Tapi, dibalik itu semua untuk para casting yang ikut bermain di film ini juga tak begitu mengecewakan, walau amat disayangkan, my lovely favorite actress from Indonesia, si cantik keturunan Prancis, Julia Estelle. Ga segarang dan se-badass seperti perannya di Berandal sebagai Hammer Girl. Dan juga dua pemeran utamanya Iko Uwais yang harus lebih banyak belajar akting dengan mimik wajahnya yang masih terlihat kaku dan Chelsea Islan sendiri yang memang cantik tapi perannya sebagai Ailin juga terasa sama-sama kaku. Disini saya cukup menyukai akting Sunny Pang sebagai Mr. Lee, boss yang terlihat berkarisma, pintar dan jahat (Saya juga tak menyangka bahwa Lee disini ternyata boss yang jago beladiri), membuat saya merasa pantas bahwa dirinya adalah boss yang lebih jahat dan lebih berakal dari Tama (Ray Sahetapy), walau saya tak suka logat campur-campurnya antara Inggris dan Indonesia. Dan juga beberapa aktor lainnya yang terlihat ikonik dengan kemampuan dan senjata beragam yang mereka miliki seperti David Hendrawan, Zack Lee, dan juga Very Tri Yulisman (Mantan Baseball Bat Man).

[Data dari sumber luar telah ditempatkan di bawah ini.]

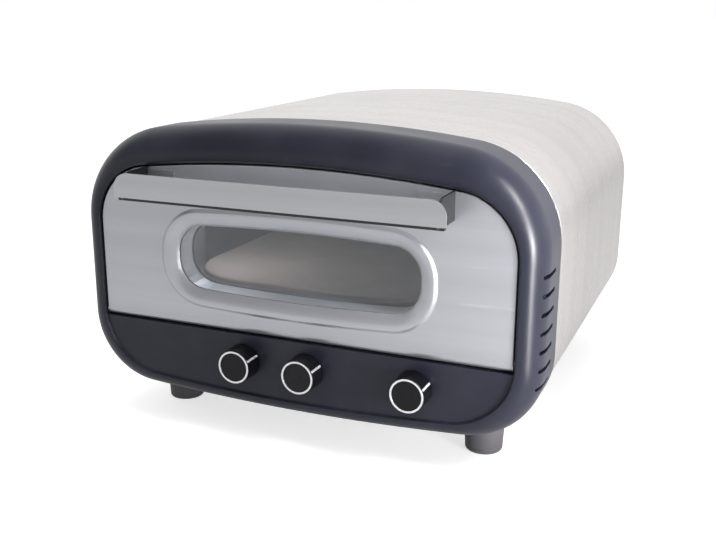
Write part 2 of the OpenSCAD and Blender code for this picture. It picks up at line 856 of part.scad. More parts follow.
// Knob body with a bore for the flatted shaft, a groove for the ring and one for the pointer
module knob(x) {
    difference() {
        translate([x, 0, knob_z]) rotate([90, 0, 0]) rotate_extrude() polygon([
            [0, knob_gap], [knob_r, knob_gap], [knob_r, knob_gap + 3], [skirt_r, knob_reach - 1],
            [skirt_r - 1, knob_reach], [ring_r - ring_w, knob_reach],
            [ring_r - ring_w - 0.3, knob_reach - face_d], [0, knob_reach - face_d]]);
        difference() {
            rod_y(shaft_r + 0.05, -knob_bore - knob_gap - 3.2, 0, x, knob_z);
            rotate_about(x) block(x - shaft_r, x + shaft_r, -knob_reach, 0,
                knob_z + shaft_r - 0.95, knob_z + shaft_r + 1);
        }
        difference() {
            rod_y(ring_r, -knob_reach - 1, -knob_reach + ring_d, x, knob_z);
            rod_y(ring_r - ring_w, -knob_reach - 2, 0, x, knob_z);
        }
        rotate_about(x) pointer_bar(x, 1);
    }
}

module pointer_bar(x, extra) block(x + skirt_r - 1.2, x + knob_r - 0.1 + extra, -knob_reach + 1.5,
    -knob_gap - 3.5, knob_z - pointer_w / 2, knob_z + pointer_w / 2);

module trim(x) {
    difference() {
        rod_y(ring_r, -knob_reach, -knob_reach + ring_d, x, knob_z);
        rod_y(ring_r - ring_w, -knob_reach - 1, 0, x, knob_z);
    }
    intersection() {
        rotate_about(x) pointer_bar(x, 0);
        rod_y(skirt_r, -knob_reach, 0, x, knob_z);
    }
}

module upper_heat_knob() color([0.06, 0.06, 0.07]) place() knob(knob_x1);

module upper_heat_trim() color([0.85, 0.85, 0.87]) place() trim(knob_x1);

module upper_heat_shaft() color([0.6, 0.6, 0.6]) place() shaft(knob_x1);

module lower_heat_knob() color([0.06, 0.06, 0.07]) place() knob(knob_x2);

module lower_heat_trim() color([0.85, 0.85, 0.87]) place() trim(knob_x2);

module lower_heat_shaft() color([0.6, 0.6, 0.6]) place() shaft(knob_x2);

module timer_knob() color([0.06, 0.06, 0.07]) place() knob(knob_x3);

module timer_trim() color([0.85, 0.85, 0.87]) place() trim(knob_x3);

module timer_shaft() color([0.6, 0.6, 0.6]) place() shaft(knob_x3);

// ---- door ------------------------------------------------------------------------------------

// Pressed surround of the window with the lip that meets the outer pane
module surround() {
    w = surround_w;
    h = surround_h;
    steps = [[-w, sheet_t / 2], [-w, 0], [-0.72 * w, -0.45 * h], [-0.45 * w, -0.9 * h], [-0.25 * w, -h],
        [-0.08 * w, -0.75 * h], [0, 0], [lip_in, lip_depth], [lip_in - sheet_t, lip_depth],
        [-sheet_t, 0.5], [-0.25 * w, sheet_t - h * 0.8], [-0.6 * w, sheet_t - h * 0.3]];
    hoop([for (i = [len(steps) - 1:-1:0]) ring(window_line(steps[i][0]), steps[i][1])]);
}

module hem(r, x0, x1) {
    intersection() {
        rod_x(r, x0, x1, axis_y, axis_z);
        below(axis_z);
    }
}

skin_half = open_half - skin_in;

module door_skin() color([0.68, 0.69, 0.71]) place() {
    difference() {
        union() {
            difference() {
                opening(skin_in, axis_z, 0, skin_depth);
                opening(pan_in, axis_z - 1, sheet_t, skin_depth + 1);
                prism(window_line(-surround_w / 2), -1, sheet_t + 1);
            }
            difference() {
                hem(hem_r, -skin_half, skin_half);
                hem(hem_r - sheet_t, -skin_half + sheet_t, skin_half - sheet_t);
                block(-skin_half + sheet_t, skin_half - sheet_t, axis_y + hem_r * 0.75, axis_y + hem_r + 1,
                    axis_z - hem_r, axis_z + 1);
            }
            surround();
        }
        rod_x(pin_r + 0.05, -half_w, half_w, axis_y, axis_z);
        handle_screw_holes(screw_r + 0.1);
    }
}

module door_pan() color([0.6, 0.6, 0.6]) place() {
    difference() {
        opening(pan_in, pan_low, pan_y, door_t);
        opening(pan_in + sheet_t, pan_low + sheet_t, pan_y - 1, door_t - sheet_t);
        prism(window_line(lip_in + 1), door_t - sheet_t - 1, door_t + 1);
        mirrored() rod_x(pin_head_r + 0.2, stay_x - 1, stay_x + stay_t, axis_y, axis_z);
        mirrored() block(stay_x - 0.3, stay_x + stay_t, door_t - sheet_t - 1, door_t + 1,
            axis_z + stay_height(stay_r1, door_t) - 0.3,
            axis_z + stay_height(stay_r2, door_t - sheet_t) + 0.3);
        rod_x(pin_r + 0.05, -half_w, half_w, axis_y, axis_z);
    }
}

module pane(y) prism(window_line(lip_in - pane_lap), y, y + pane_t);

module outer_glass() color([0.7, 0.8, 0.8, 0.4]) place() pane(pane1_y);

module inner_glass() color([0.7, 0.8, 0.8, 0.4]) place() pane(pane2_y);

// Sheet steel tunnel that holds the panes apart, flanged outwards against each of them
module glass_spacer() color([0.7, 0.7, 0.7]) place() {
    front = pane1_y + pane_t;
    difference() {
        union() {
            prism(window_line(lip_in - sheet_t), front, pane2_y);
            prism(window_line(lip_in - pane_lap), front, front + sheet_t);
            prism(window_line(lip_in - pane_lap), pane2_y - sheet_t, pane2_y);
        }
        prism(window_line(lip_in), pane1_y, pane2_y + 1);
    }
}

module handle_screw_holes(r) {
    for (s = [-1, 1], dx = tab_screws)
        rod_y(r, -tab_t - 1, sheet_t + 6, s * (handle_half - dx), handle_low + handle_h / 2);
}

// Bent steel pull: a front plate, two end returns and inward tabs that screw to the door
module door_handle() color([0.7, 0.71, 0.73]) place() {
    rear = -handle_reach + handle_t;
    difference() {
        union() {
            intersection() {
                block(-handle_half, handle_half, -handle_reach, rear, handle_low, handle_top);
                prism(handle_line(), -handle_reach - 1, 0);
            }
            mirrored() intersection() {
                block(leg_x - handle_t, leg_x, rear - 0.5, 0, handle_low, handle_top);
                translate([handle_half, 0, 0]) rotate([0, 0, 90]) prism(end_line(), 0, 10);
            }
            mirrored() block(leg_x - tab_l, leg_x - 0.5, -tab_t, 0,
                handle_low + 2, handle_top - 2);
        }
        handle_screw_holes(screw_r + 0.1);
    }
}

// Front view of the pull: round upper corners, nearly square lower ones
function handle_line() = concat(
    arc(handle_half - handle_r, handle_top - handle_r, handle_r, 0, 90, 8),
    arc(-handle_half + handle_r, handle_top - handle_r, handle_r, 90, 180, 8),
    arc(-handle_half + 2, handle_low + 2, 2, 180, 270, 3),
    arc(handle_half - 2, handle_low + 2, 2, 270, 360, 3));

// Side view of an end return, with its front upper corner rounded like the plate's
function end_line() = concat(
    [[0, handle_low], [0, handle_top]],
    arc(-handle_reach + handle_r, handle_top - handle_r, handle_r, 90, 180, 8),
    [[-handle_reach, handle_low]]);

module handle_screws() color([0.8, 0.8, 0.8]) place() {
    z = handle_low + handle_h / 2;
    for (s = [-1, 1], dx = tab_screws) {
        rod_y(screw_r, -tab_t - 0.5, sheet_t + 5, s * (handle_half - dx), z);
        mirror([0, 1, 0]) pan_head_y(screw_head_r, screw_head_t, tab_t, s * (handle_half - dx), z);
    }
}

module hinge_pins() color([0.7, 0.7, 0.7]) place() mirrored() {
    inner = open_half - pan_in - sheet_t;
    rod_x(pin_head_r, inner - pin_head_t, inner, axis_y, axis_z);
    rod_x(pin_r, inner - 1, hinge_x + hinge_t + 2, axis_y, axis_z);
}

module hinge_bracket() {
    difference() {
        union() {
            block(hinge_x, hinge_x + hinge_t, throat_y, frame_y, axis_z - hinge_low, axis_z + hinge_high);
            block(hinge_x, hinge_x + hinge_flange, frame_y - hinge_t, frame_y,
                axis_z - hinge_low, axis_z + hinge_high);
        }
        rod_x(pin_r + bush_wall, 0, half_w, axis_y, axis_z);
    }
}

module hinge_bracket_left() color([0.6, 0.6, 0.6]) place() mirror([1, 0, 0]) hinge_bracket();

module hinge_bracket_right() color([0.6, 0.6, 0.6]) place() hinge_bracket();

module hinge_bushes() color([0.7, 0.55, 0.3]) place() mirrored() {
    difference() {
        union() {
            rod_x(pin_r + bush_wall, hinge_x - 1.2, hinge_x + hinge_t + 1, axis_y, axis_z);
            rod_x(pin_r + bush_wall + 1.4, hinge_x - 1.2, hinge_x, axis_y, axis_z);
        }
        rod_x(pin_r + run_fit, 0, half_w, axis_y, axis_z);
    }
}

// Stay: a strap bent about the hinge axis, with a stop that meets the frame when the door is down
stay_top = 74;
stay_tail = -44;

// Angle at radius r of the stop's face, which lies flat behind the frame once the door is down
function stop_angle(r) = acos((frame_y + sheet_t + stop_gap - axis_y) / r) - door_angle;

function stay_line() = concat(
    arc(axis_y, axis_z, stay_r1, stay_tail, stay_top, 16),
    arc(axis_y, axis_z, stay_r2, stay_top, stop_angle(stay_r2), 16),
    arc(axis_y, axis_z, stay_r2 + stay_stop, stop_angle(stay_r2 + stay_stop), stay_tail, 3));

module door_stay() {
    translate([stay_x, 0, 0]) rotate([90, 0, 90]) linear_extrude(stay_t) polygon(stay_line());
}

module door_stay_left() color([0.6, 0.6, 0.6]) place() mirror([1, 0, 0]) door_stay();

module door_stay_right() color([0.6, 0.6, 0.6]) place() door_stay();

// ---- feet and small fasteners ----------------------------------------------------------------

module foot(x, y) {
    difference() {
        translate([x, y, 0]) rotate_extrude() polygon([
            [0, 0], [foot_low_r - foot_edge, 0], [foot_low_r - 0.3 * foot_edge, 0.3 * foot_edge],
            [foot_low_r, foot_edge], [foot_r, bot_z + foot_sink], [0, bot_z + foot_sink]]);
        prism(body_line(0), 0, bezel_d);
        prism(body_line(wrap_in), bezel_d - 1, body_d);
        rod_z(foot_screw_r + 2.5, -1, foot_recess, x, y);
        rod_z(foot_screw_r + 0.1, 0, bot_z + foot_sink + 1, x, y);
    }
}

module foot_front_left() color([0.15, 0.15, 0.16]) place() foot(-foot_x, foot_ys[0]);

module foot_front_right() color([0.15, 0.15, 0.16]) place() foot(foot_x, foot_ys[0]);

module foot_rear_left() color([0.15, 0.15, 0.16]) place() foot(-foot_x, foot_ys[1]);

module foot_rear_right() color([0.15, 0.15, 0.16]) place() foot(foot_x, foot_ys[1]);

module foot_screws() color([0.7, 0.7, 0.7]) place() {
    for (x = [-foot_x, foot_x], y = foot_ys) {
        rod_z(foot_screw_r, foot_recess - 2.5, bot_z + 14, x, y);
        rod_z(foot_screw_r + 2, foot_recess - 3, foot_recess, x, y);
    }
}

module shell_screws() color([0.7, 0.7, 0.7]) place() {
    for (x = [-screw_x, screw_x], y = screw_ys) {
        z = belly_z(x);
        rod_z(screw_r, z - 0.5, z + 8, x, y);
        rod_z(screw_head_r, z - screw_head_t, z - 0.3, x, y);
    }
}

// Lowest level of the wrap's outer face at distance x from the middle
function belly_z(x) =
    let (r = (half_w * half_w + crown_low * crown_low) / (2 * crown_low))
    bot_z + r - sqrt(pow(r - wrap_in, 2) - x * x);

front_bezel();
outer_shell();
base_plate();
rear_panel();
front_frame();
door_seal();
oven_liner();
insulation_jacket();
rear_standoffs();
upper_element();
lower_element();
upper_element_bars();
lower_element_bars();
element_bushes();
stone_rails();
stone_tray();
pizza_stone();
thermal_cutout();
control_bracket();
upper_thermostat();
lower_thermostat();
timer_unit();
control_nuts();
terminal_block();
power_inlet();
inlet_pins();
hinge_bracket_left();
hinge_bracket_right();
hinge_bushes();
foot_front_left();
foot_front_right();
foot_rear_left();
foot_rear_right();
foot_screws();
shell_screws();
rear_screws();
door_skin();
door_pan();
outer_glass();
inner_glass();
glass_spacer();
door_handle();
handle_screws();
hinge_pins();
door_stay_left();
door_stay_right();
upper_heat_knob();
upper_heat_trim();
upper_heat_shaft();
lower_heat_knob();
lower_heat_trim();
lower_heat_shaft();
timer_knob();
timer_trim();
timer_shaft();
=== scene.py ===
# %% [markdown]
# # A countertop pizza oven with a drop-down door
# This notebook dresses a finished construction model. The construction gives every piece its place and
# its size, so each cell reads those from the frame and builds the visible skin over them. Lengths are in
# metres, +X is to the right seen from the front, +Y runs to the back and +Z is up.

# %% Load the frame
import math

import bmesh
import bpy
from mathutils import Matrix, Vector


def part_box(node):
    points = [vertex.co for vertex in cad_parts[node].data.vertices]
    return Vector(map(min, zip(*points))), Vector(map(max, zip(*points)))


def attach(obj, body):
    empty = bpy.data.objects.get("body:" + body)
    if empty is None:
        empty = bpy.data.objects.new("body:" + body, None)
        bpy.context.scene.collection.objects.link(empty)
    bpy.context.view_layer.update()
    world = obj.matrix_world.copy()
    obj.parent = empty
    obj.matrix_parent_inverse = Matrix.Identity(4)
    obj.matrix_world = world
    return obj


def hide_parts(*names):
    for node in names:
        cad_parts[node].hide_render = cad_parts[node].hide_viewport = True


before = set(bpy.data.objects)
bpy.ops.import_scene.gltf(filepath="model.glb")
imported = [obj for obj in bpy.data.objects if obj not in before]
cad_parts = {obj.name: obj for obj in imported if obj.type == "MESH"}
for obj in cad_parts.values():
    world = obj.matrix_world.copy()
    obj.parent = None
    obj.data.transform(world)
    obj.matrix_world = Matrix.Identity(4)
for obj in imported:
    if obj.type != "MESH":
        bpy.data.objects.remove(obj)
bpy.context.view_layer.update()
MM = 0.001

# %% [markdown]
# ## Levels and widths
# Levels and widths could be typed in, but then the skin would stop fitting as soon as the construction
# changed. So they are read from the boxes of its nodes. The face of the door is the plane that most
# front pieces are measured from, and the tabs of the pull lie on it.

# %% Levels and widths
BEZEL_LO, BEZEL_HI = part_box("front_bezel")
WRAP_LO, WRAP_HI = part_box("outer_shell")
SKIN_LO, SKIN_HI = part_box("door_skin")
PULL_LO, PULL_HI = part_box("door_handle")
FACE_Y = PULL_HI.y
HALF_W = BEZEL_HI.x
TOP_Z = BEZEL_HI.z
LOW_Z = BEZEL_LO.z
DOOR_LOW = SKIN_LO.z
BEZEL_BACK = BEZEL_HI.y - FACE_Y
CREST = FACE_Y - BEZEL_LO.y
SHEET = 1.0 * MM
print("door face at", round(FACE_Y, 4), "bezel reaches back", round(BEZEL_BACK, 4))

# %% [markdown]
# ## Camera
# A product picture is taken from a little above and to one side. The camera could be placed by hand, but
# angles, a target and a distance say what is meant and are easy to change. A small roll tilts the view
# in the way that a camera in the hand does.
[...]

Mungkin memang Mo Brothers mencoba sebuah terobosan pada film Headshot dengan berbagai macam konflik dan misteri yang terasa kompleks, meski dirasa menjadi tumpul karena beberapa adegan dan jalinan cerita yang terkesan maksa, dengan kisah drama romantis yang terlihat lebay. Tapi, mungkin Headshot bisa menjadi alternatif bagi yang memang menyukai martial arts semacam The Raid. Karena, untuk koreografi dan baku hantamnya sendiri masih banyak eksplorasi dan hal baru yang masih terus terasa nonjok dan brutal. Dan tentunya untuk teknis dan visual film ini terasa lebih baik, jika boleh saya katakan di atas The Raid Pertama walau masih kalah jauh dibanding Berandal yang punya arthouse yang sinematis.